2 La loi du 3 janvier 1977 sur l’architecture reconnaît plusieurs modes d’exercice dont certains se développent au sein de sociétés d’architecture, c’est-à-dire d’entreprises de forme commerciale ou civile mais ne contient pas le terme tant usité dans le milieu professionnel ; le constat est similaire dans le décret du 20 mars 1980 qui annonce le code des devoirs professionnels de l’architecte.
3 Au lendemain de la législation conférant aux femmes le droit de vote obtenu en 1944, le féminisme français s’était assoupi.4 Dans le monde anglo-saxon de la recherche, les théories du genre et de la sexualité pénètrent le champ de l’architecture (et de l’art) dès les années 1970. Dans la mouvance postmoderne, de nombreux colloques, publications et expositions démontrent l’ambition de normaliser et d’institutionnaliser de nouveaux discours architecturaux.

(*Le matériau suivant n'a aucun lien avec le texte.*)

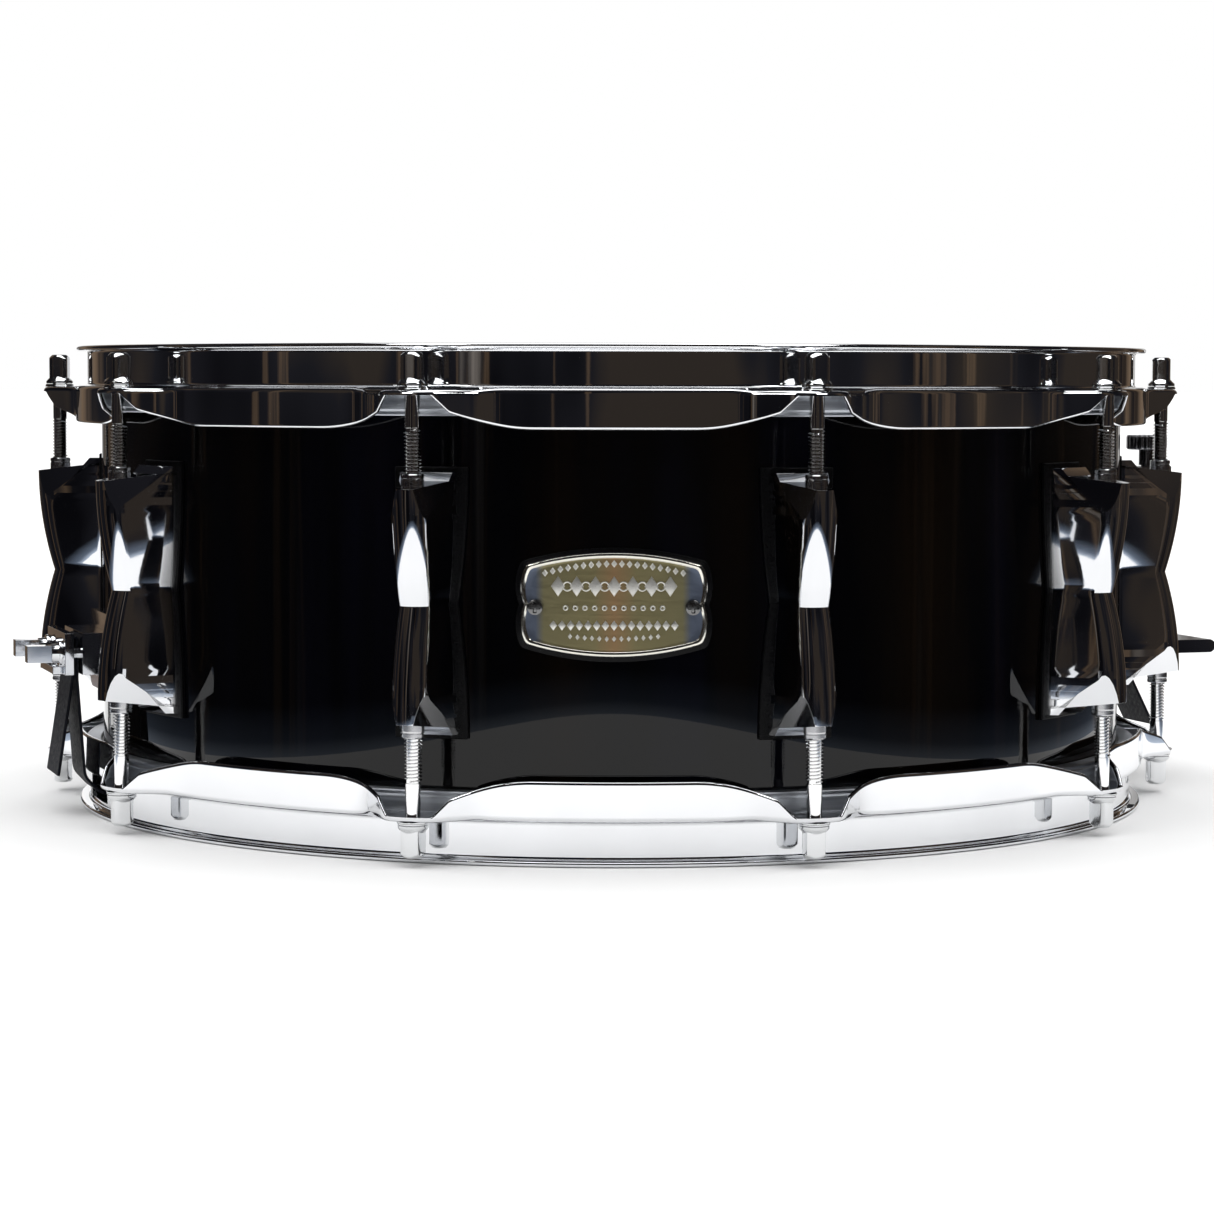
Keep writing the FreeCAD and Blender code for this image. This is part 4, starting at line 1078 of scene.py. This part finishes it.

5 Aux Etats-Unis par exemple, les écrits d’Henri Lefebvre ont été relus selon une perspective féministe dans les années 1990. Cf. McLeod Mary, « Henri Lefebvre’s Critique of Everyday Life : An Introduction », in Architecture of the Everyday, Princeton Architectural Press, New York, 1997. Dans son introduction, McLeod précise les différences de contextes entre le moment de sa publication en France et sa reprise vingt-cinq plus tard aux États-Unis. Elle justifie la référence à Lefebvre à la base de cet ouvrage comme un espace de discussion autour des enjeux, des limites et de l’adéquation de la théorie de Lefebvre dans le contexte américain des années 1990. Par ailleurs, plusieurs articles (féministes) publiés par Mary McLeod traitent des questions du quotidien (se référant à Lefebvre) et de l’altérité, et s’inscrivent dans une critique des écrits poststructuralistes qui selon elle, même s’ils encouragent un sujet décentré, problématisent la subjectivité, alors à la base des investigations féministes. Cf. McLeod Mary, « Everyday and “Other” Spaces », in Feminism and Architecture, New York, Princeton Architectural Press, 1996, pp.1-7.
6 Wigley Mark, « Untitled: The Housing of Gender », in Sexuality and Space, New York, Princeton Architectural Press, 1992, p.329.